Application of Topology and Size Optimization to Design of Lightweight Bus Superstructure

抄録

This paper applies structural optimization to design an effective frame layout and component sizes of bus superstructure under strength requirements of bending, torsion, and natural frequency of the bus body with considerations of rollover safety according to European regulation, ECE-R66. The bus configuration is first determined by iterative topology optimizations for 4 geometric design variables, i.e., pillar, side, roof and floor structures, via finite element analysis. The objective of the optimization problem is to minimize the bus body weight subjected to the predefined upper bound displacement constraints of structural parts under each loading condition. The obtained bus frame design from topology optimization meets the required stiffness while its structural weight is 2.5% reduced from that of the baseline model. Size optimization is employed to adapt thicknesses of the bus structure so as to account for bus crashworthiness under dynamic rollover.

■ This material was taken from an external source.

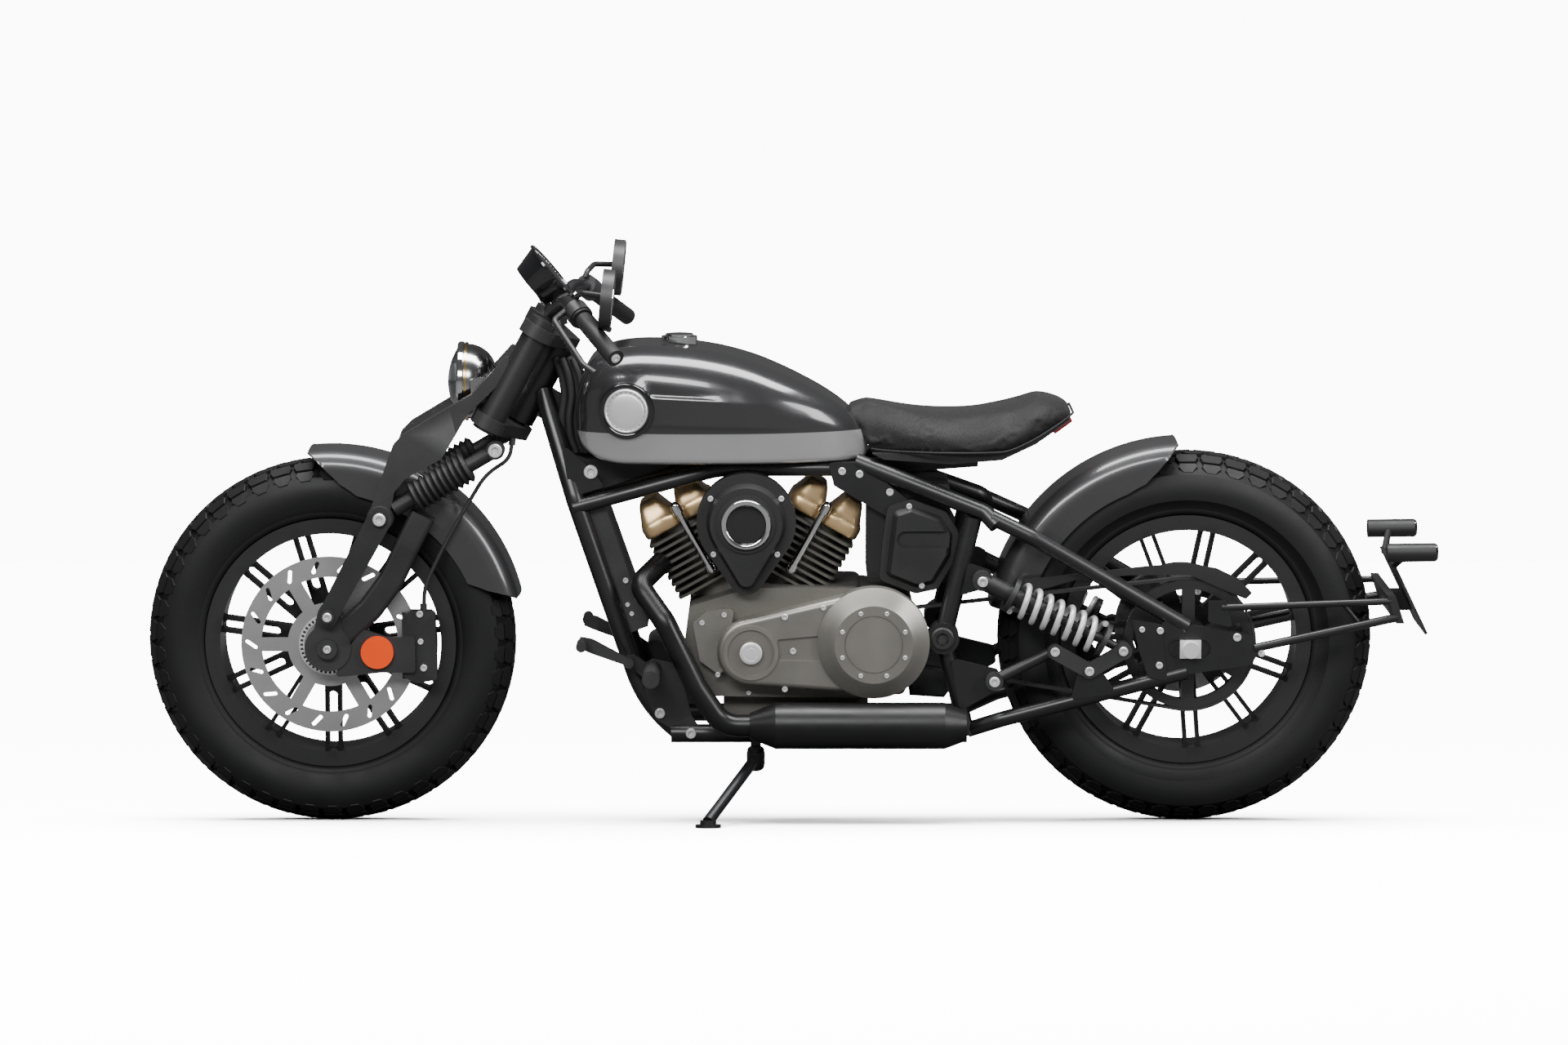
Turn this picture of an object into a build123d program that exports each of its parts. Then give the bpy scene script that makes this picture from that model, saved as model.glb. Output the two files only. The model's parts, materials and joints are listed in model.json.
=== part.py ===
from build123d import *
from math import acos, cos, degrees, radians, sin, tan
import os

# Bobber motorcycle, in millimetres: X forward, Y to its left, Z up.
# It is drawn upright with the floor at zero and x = 0 in the middle of the frame,
# then leaned over onto its side stand at the end.

# Stance and wheels
lean_angle = 8
wheelbase = 1480
front_axle_x = 740
crown_r = 75
front_tyre_r = 319
front_tyre_half = 65
rear_tyre_r = 325
rear_tyre_half = 74
bead_r = 204
rim_lip_r = 217
rim_inner_r = 191
rim_half = 50
lip_width = 6
spoke_count = 11
spoke_width = 29
spoke_half = 13
spoke_slot_width = 15
spoke_slot_inner_r = 91
spoke_slot_outer_r = 190
hub_r = 62
hub_half = 34
axle_r = 9
seat_gap = 0.3
running_gap = 0.05

# Steering
rake = 28.5
steer_x = 386
steer_z = 756.5
fork_offset = 42
fork_half = 100
fork_tube_r = 23.5
stem_r = 15
head_tube_r = 27
head_top = -85
head_bottom = 60
clamp_gap = 5
clamp_thickness = 22
blade_thickness = 28
link_thickness = 16
leg_outer = 110
leg_inner = 82
bellows_r = 29
bellows_start = 66
bellows_end = 176
bellows_folds = 10
bar_r = 11
grip_r = 15
grip_length = 128
headlight_r = 67
gauge_r = 48.5
mirror_r = 50
disc_r = 153
disc_y = 67
disc_thickness = 5
rear_disc_left = -87
caliper_gap = 5
hose_r = 3.5

# Frame
main_tube_r = 16
rail_r = 13
rail_z = 627.7
cross_x = -112
slat_count = 13
slat_pitch = 16
seat_beam_z = 636.7
rail_y = 85
down_tube_y = 80
lower_rail_y = 104
pivot_x = -318
pivot_z = 341
pivot_r = 27
strut_y = 118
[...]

To accelerate the optimization process, all constraints are applied based on equivalent static linear analyses with an adjustment accounting for the effects from material and geometric nonlinearity under rollover condition. The final design of bus structure possesses all strength requirements including rollover safety while the weight of bus structure is minimized. Diagonal members of roof and floor structures are proved to significantly affect bending and torsion stiffness with relatively small weight penalties while redistribution of structural mass provides bus design with improved energy absorption performance under bus rollover.